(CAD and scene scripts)
------------------------------------------------------------

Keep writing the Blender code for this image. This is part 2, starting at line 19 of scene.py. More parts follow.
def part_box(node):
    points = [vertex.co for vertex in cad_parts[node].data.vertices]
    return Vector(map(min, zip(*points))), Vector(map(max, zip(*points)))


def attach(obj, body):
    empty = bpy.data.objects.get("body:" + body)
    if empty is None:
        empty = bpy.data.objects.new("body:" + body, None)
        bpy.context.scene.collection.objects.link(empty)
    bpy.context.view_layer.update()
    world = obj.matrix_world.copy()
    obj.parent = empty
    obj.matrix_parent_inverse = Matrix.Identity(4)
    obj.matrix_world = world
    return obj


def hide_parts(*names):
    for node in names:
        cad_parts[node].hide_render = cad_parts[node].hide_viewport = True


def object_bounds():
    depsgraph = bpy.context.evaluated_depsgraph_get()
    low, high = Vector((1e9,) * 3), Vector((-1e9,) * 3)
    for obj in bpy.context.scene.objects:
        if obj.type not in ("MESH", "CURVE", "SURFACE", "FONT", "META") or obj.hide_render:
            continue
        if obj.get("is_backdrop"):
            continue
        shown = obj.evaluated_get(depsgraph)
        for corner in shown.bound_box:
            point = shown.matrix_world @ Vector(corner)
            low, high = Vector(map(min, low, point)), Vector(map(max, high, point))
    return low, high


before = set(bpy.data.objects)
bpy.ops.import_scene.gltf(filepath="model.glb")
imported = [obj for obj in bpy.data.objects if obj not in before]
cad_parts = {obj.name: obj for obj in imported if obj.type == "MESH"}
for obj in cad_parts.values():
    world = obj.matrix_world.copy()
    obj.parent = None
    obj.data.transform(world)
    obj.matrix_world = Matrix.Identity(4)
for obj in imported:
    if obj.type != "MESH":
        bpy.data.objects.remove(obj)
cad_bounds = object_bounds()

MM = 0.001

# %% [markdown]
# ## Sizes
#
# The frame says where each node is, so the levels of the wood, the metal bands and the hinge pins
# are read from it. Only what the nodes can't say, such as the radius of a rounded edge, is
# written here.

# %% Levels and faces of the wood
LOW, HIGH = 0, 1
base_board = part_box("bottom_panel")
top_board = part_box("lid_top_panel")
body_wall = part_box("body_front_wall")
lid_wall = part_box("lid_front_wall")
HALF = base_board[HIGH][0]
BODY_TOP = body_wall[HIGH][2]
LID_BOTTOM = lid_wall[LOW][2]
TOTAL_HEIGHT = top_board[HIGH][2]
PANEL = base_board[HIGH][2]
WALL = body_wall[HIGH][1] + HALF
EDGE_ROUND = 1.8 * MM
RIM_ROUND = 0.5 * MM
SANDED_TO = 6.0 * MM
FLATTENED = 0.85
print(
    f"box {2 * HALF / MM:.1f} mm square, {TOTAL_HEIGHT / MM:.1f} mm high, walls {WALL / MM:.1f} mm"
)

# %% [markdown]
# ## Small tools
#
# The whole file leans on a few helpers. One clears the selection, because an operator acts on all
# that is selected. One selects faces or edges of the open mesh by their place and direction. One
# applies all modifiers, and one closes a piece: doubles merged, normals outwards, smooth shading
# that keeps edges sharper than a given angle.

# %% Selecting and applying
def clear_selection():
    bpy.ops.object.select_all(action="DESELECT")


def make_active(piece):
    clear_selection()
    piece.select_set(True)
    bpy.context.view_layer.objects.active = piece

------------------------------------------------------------

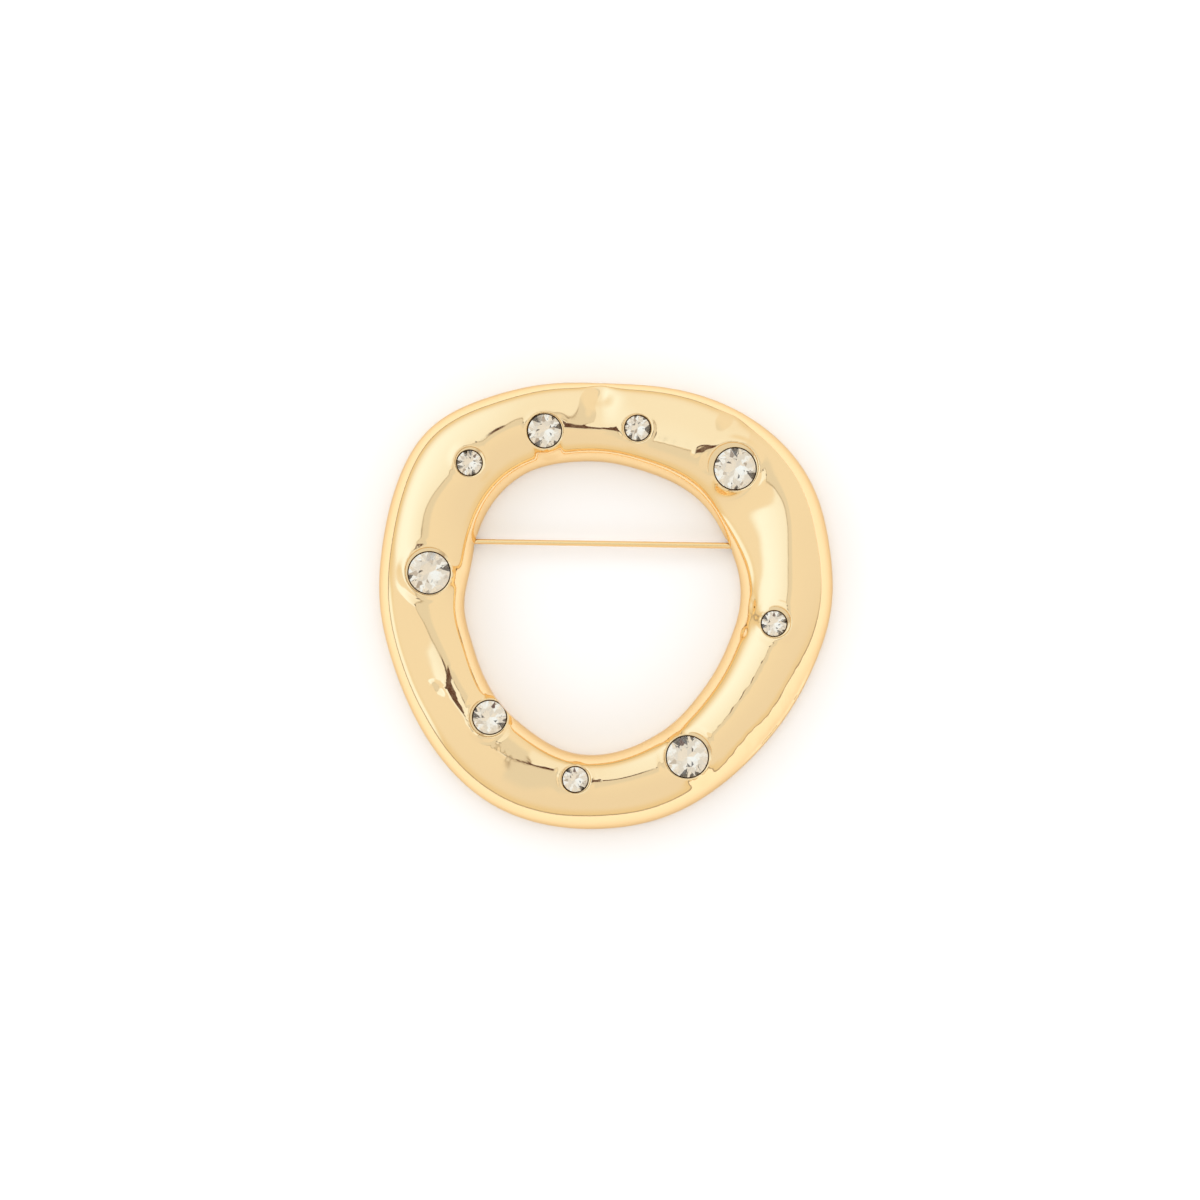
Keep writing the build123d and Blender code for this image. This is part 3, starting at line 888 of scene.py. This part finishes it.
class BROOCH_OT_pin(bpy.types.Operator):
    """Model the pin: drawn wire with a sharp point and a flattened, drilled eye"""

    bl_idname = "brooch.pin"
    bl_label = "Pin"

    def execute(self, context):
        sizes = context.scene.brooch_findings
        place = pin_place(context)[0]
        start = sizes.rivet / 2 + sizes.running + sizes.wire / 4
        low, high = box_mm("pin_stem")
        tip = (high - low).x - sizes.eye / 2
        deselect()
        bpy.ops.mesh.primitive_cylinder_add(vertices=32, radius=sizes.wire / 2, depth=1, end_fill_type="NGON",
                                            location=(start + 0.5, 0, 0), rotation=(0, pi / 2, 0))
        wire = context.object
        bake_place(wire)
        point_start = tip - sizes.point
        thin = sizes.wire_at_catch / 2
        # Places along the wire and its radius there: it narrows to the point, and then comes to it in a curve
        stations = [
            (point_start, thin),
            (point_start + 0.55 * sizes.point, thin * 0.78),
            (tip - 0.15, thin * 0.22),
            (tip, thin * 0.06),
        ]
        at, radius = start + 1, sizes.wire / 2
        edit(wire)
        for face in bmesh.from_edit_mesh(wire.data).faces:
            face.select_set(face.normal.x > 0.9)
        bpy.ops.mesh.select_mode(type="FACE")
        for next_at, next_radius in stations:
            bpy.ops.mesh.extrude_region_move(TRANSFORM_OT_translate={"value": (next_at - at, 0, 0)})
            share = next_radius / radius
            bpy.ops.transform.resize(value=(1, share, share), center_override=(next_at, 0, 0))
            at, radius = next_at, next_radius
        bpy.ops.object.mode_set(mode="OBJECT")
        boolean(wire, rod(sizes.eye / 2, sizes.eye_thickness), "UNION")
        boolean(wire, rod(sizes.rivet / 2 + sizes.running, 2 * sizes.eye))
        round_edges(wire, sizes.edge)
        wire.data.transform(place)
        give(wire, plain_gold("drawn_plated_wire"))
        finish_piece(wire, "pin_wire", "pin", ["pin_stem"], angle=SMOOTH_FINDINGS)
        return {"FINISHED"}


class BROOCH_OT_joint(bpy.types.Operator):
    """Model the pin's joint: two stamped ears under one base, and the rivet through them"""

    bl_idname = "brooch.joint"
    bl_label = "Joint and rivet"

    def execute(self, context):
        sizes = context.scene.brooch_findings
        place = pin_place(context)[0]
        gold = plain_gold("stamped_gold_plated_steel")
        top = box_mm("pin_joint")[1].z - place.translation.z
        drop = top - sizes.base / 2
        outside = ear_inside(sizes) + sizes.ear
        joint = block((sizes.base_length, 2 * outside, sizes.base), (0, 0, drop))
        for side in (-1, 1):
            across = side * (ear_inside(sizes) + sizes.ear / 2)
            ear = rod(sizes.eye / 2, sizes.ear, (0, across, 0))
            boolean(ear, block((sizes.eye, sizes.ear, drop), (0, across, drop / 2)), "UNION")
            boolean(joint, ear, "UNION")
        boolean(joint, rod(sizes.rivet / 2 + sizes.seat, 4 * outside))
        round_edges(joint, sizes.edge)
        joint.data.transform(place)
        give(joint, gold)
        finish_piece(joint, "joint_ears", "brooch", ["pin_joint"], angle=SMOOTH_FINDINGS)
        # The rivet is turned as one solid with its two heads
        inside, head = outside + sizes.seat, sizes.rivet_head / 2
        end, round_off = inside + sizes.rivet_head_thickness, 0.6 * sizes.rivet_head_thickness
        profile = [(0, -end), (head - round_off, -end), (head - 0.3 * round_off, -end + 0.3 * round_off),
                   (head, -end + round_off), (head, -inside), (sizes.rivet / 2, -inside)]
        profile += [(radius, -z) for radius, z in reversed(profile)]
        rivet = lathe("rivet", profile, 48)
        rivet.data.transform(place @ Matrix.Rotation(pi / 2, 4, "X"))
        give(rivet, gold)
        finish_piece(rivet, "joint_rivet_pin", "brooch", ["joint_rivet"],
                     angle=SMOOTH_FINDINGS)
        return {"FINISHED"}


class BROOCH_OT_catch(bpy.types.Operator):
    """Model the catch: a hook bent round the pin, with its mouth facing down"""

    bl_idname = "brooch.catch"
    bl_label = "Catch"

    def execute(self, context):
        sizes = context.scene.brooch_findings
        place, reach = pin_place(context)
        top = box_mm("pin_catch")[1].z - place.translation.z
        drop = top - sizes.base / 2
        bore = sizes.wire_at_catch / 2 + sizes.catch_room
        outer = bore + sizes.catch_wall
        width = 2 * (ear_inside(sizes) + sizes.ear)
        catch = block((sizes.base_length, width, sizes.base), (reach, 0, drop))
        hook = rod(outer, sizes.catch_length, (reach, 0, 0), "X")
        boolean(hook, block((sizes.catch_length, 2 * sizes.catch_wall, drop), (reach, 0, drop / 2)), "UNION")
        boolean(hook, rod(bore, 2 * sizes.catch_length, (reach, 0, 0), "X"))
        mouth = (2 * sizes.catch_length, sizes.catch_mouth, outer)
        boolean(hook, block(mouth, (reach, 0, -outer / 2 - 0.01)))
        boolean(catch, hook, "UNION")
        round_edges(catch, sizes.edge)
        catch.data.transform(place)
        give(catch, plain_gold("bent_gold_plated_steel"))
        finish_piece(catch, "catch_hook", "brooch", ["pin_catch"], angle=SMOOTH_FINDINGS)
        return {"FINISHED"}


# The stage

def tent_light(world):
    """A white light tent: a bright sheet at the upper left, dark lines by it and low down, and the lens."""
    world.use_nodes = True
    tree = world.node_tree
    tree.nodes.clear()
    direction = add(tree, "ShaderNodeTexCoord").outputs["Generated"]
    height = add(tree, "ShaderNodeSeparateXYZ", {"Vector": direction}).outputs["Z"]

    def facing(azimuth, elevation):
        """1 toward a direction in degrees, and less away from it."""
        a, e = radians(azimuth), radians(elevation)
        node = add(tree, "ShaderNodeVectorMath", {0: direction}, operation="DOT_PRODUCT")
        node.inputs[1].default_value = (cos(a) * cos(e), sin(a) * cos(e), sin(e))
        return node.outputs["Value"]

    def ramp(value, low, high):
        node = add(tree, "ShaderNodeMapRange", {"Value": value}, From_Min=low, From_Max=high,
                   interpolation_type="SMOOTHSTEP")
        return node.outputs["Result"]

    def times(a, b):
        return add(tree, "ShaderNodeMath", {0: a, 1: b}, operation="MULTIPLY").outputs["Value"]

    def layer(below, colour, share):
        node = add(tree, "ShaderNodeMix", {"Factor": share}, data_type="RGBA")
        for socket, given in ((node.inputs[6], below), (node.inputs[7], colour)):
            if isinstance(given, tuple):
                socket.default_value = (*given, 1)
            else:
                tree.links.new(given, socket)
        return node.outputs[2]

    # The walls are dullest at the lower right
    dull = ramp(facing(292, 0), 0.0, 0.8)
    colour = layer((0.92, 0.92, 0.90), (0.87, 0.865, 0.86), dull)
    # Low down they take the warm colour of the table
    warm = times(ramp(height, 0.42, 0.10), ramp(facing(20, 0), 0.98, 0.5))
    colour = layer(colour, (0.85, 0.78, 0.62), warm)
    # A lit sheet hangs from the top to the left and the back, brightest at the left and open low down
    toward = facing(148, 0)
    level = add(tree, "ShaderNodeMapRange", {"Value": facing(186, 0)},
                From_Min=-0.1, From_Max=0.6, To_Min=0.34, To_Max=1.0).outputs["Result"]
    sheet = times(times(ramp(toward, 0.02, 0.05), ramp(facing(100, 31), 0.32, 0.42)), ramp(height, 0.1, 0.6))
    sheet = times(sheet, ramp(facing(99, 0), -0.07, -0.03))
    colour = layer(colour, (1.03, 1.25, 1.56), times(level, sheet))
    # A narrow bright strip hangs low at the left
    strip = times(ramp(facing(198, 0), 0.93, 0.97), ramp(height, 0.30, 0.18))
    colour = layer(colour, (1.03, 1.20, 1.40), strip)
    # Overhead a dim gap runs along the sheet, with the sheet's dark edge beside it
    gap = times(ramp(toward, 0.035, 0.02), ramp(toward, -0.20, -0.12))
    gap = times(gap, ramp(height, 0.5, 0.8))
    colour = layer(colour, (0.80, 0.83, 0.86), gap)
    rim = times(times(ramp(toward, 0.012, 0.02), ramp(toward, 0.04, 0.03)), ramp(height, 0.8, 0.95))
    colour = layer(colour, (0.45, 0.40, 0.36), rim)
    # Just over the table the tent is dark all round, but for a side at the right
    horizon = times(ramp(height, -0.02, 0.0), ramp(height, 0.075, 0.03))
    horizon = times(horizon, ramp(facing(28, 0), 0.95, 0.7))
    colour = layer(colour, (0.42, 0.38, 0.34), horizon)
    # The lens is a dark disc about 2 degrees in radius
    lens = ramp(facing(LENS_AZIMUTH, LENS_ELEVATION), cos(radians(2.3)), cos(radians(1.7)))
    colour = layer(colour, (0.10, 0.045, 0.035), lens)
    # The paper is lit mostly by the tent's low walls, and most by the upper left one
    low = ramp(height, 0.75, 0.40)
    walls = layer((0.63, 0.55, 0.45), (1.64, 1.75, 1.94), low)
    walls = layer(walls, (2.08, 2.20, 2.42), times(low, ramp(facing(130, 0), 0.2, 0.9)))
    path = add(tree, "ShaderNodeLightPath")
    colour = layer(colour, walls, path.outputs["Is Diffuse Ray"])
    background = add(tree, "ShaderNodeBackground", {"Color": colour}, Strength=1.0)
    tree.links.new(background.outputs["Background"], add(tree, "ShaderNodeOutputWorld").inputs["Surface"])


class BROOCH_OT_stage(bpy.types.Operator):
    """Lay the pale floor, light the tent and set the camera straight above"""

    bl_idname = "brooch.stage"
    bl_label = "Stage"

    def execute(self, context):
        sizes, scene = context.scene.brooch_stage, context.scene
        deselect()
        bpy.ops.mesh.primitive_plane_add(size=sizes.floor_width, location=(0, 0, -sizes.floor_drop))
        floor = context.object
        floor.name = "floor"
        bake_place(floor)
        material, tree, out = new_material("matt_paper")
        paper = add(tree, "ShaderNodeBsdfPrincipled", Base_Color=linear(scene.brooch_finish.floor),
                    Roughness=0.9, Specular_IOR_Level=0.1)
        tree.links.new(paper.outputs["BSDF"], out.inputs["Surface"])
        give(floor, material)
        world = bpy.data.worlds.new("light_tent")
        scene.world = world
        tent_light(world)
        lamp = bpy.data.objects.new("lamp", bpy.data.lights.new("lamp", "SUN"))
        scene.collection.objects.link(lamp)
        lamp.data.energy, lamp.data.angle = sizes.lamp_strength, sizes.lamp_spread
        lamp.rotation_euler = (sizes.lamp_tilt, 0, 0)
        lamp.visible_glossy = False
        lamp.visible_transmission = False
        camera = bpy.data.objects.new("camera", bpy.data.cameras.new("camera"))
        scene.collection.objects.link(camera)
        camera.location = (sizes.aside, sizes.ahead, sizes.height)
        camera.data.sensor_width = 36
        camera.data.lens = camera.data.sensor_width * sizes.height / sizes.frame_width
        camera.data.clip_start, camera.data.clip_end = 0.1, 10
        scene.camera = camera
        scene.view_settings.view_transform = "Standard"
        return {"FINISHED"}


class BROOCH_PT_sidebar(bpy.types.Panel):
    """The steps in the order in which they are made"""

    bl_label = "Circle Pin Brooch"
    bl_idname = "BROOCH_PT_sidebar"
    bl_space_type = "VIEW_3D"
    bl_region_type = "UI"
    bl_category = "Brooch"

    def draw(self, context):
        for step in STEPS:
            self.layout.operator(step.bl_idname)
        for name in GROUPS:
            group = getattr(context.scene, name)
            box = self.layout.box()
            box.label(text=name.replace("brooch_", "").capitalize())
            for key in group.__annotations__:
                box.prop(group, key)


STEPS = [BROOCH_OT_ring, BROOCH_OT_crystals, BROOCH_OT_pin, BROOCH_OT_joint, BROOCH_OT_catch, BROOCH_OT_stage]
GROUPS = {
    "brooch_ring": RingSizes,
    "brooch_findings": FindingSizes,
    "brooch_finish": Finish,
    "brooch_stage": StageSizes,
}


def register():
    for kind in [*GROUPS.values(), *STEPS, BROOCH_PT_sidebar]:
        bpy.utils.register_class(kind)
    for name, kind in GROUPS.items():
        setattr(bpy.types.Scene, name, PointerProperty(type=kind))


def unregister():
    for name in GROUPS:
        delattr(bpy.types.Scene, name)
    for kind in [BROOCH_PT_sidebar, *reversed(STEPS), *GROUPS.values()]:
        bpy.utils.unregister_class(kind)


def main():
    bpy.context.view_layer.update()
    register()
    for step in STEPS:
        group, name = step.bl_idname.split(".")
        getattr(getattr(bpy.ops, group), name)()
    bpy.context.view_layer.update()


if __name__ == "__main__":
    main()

------------------------------------------------------------

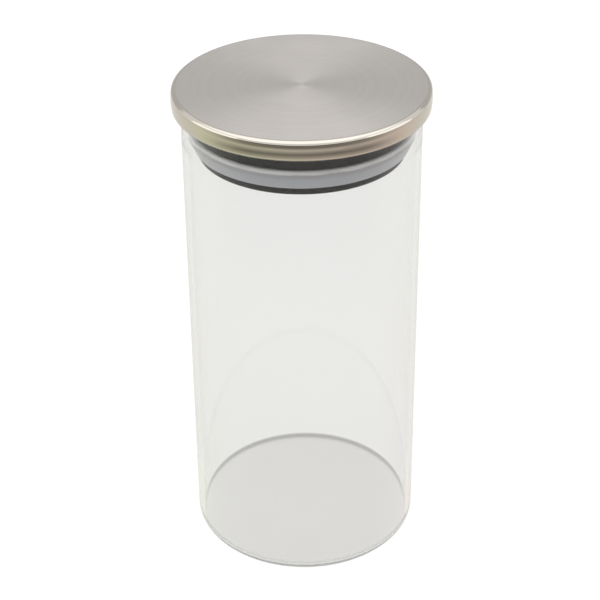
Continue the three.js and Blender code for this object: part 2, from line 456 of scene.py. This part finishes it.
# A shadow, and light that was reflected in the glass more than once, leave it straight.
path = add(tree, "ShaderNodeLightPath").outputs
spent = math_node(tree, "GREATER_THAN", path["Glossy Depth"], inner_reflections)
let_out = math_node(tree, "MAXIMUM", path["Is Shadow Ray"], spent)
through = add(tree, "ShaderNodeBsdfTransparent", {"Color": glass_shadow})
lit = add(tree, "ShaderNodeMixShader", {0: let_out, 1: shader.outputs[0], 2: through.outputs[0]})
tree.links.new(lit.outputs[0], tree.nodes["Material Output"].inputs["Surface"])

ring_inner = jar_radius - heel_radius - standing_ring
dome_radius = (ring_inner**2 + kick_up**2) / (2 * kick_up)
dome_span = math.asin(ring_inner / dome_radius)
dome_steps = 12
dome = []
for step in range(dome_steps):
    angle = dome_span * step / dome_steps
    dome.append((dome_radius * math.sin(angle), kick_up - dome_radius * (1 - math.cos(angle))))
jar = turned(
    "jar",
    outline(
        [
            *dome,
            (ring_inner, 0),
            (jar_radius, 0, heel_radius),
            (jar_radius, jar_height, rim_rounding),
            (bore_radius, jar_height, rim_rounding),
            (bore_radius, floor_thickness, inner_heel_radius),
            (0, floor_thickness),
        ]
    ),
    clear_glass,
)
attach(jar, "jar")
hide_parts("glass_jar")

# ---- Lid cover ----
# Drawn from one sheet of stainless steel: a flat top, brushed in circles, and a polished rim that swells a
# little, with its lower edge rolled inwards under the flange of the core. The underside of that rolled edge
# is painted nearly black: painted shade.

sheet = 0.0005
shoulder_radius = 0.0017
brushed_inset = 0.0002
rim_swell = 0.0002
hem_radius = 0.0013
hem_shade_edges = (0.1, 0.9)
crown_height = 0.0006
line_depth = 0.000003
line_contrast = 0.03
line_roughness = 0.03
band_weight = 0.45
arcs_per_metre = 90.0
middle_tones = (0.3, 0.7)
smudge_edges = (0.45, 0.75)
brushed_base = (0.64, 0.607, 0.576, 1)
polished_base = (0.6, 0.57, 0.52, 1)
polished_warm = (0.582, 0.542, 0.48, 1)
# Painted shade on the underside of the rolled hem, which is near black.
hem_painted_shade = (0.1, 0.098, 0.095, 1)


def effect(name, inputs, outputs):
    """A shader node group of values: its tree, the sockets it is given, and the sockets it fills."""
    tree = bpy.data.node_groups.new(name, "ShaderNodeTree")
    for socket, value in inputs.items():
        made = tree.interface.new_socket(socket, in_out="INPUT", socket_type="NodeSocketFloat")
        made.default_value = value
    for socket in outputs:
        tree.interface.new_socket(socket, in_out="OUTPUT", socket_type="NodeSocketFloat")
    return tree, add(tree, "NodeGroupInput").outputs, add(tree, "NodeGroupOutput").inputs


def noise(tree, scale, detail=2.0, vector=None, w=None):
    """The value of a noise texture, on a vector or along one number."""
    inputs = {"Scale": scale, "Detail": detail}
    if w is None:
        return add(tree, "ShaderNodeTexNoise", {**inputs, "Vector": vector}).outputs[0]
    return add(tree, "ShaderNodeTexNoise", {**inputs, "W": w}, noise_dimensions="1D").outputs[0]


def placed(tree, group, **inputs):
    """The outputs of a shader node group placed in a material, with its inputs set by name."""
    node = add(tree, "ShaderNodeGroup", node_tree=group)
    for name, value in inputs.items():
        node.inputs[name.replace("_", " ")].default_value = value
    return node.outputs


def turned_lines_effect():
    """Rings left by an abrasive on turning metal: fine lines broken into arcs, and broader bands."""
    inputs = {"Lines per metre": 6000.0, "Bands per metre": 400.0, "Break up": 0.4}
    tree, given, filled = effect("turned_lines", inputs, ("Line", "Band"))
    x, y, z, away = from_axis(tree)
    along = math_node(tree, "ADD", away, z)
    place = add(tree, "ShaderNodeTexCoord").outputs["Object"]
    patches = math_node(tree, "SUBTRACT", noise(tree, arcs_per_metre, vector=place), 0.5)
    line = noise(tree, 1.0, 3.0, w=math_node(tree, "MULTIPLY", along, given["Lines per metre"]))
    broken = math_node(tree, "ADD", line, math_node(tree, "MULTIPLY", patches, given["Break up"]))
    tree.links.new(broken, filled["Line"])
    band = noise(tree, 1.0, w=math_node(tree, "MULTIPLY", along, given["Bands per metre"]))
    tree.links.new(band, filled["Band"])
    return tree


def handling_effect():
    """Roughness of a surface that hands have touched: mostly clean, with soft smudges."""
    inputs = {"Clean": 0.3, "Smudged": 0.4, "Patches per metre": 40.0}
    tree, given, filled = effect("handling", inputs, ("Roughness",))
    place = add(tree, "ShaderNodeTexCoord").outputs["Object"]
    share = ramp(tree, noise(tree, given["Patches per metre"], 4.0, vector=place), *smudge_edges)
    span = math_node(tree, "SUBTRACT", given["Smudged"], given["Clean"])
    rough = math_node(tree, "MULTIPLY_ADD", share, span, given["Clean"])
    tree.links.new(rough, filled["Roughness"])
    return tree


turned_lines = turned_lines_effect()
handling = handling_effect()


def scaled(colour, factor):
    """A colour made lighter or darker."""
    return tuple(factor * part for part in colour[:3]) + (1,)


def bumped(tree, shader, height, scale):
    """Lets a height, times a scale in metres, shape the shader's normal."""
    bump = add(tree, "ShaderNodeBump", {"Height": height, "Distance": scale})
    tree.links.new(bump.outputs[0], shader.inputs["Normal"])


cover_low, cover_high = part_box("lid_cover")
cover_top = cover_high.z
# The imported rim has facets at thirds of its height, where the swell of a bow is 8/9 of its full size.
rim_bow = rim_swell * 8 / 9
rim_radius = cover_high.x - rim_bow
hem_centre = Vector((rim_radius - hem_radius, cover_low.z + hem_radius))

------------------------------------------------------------

WHAT YOU HAVE TO DO: Above are the records; from them, give again exactly the lines from the one containing "if obj.type not" to the one containing "# written here.", both lines included, and nothing more.

REPLY TO THE EXERCISE:
        if obj.type not in ("MESH", "CURVE", "SURFACE", "FONT", "META") or obj.hide_render:
            continue
        if obj.get("is_backdrop"):
            continue
        shown = obj.evaluated_get(depsgraph)
        for corner in shown.bound_box:
            point = shown.matrix_world @ Vector(corner)
            low, high = Vector(map(min, low, point)), Vector(map(max, high, point))
    return low, high


before = set(bpy.data.objects)
bpy.ops.import_scene.gltf(filepath="model.glb")
imported = [obj for obj in bpy.data.objects if obj not in before]
cad_parts = {obj.name: obj for obj in imported if obj.type == "MESH"}
for obj in cad_parts.values():
    world = obj.matrix_world.copy()
    obj.parent = None
    obj.data.transform(world)
    obj.matrix_world = Matrix.Identity(4)
for obj in imported:
    if obj.type != "MESH":
        bpy.data.objects.remove(obj)
cad_bounds = object_bounds()

MM = 0.001

# %% [markdown]
# ## Sizes
#
# The frame says where each node is, so the levels of the wood, the metal bands and the hinge pins
# are read from it. Only what the nodes can't say, such as the radius of a rounded edge, is
# written here.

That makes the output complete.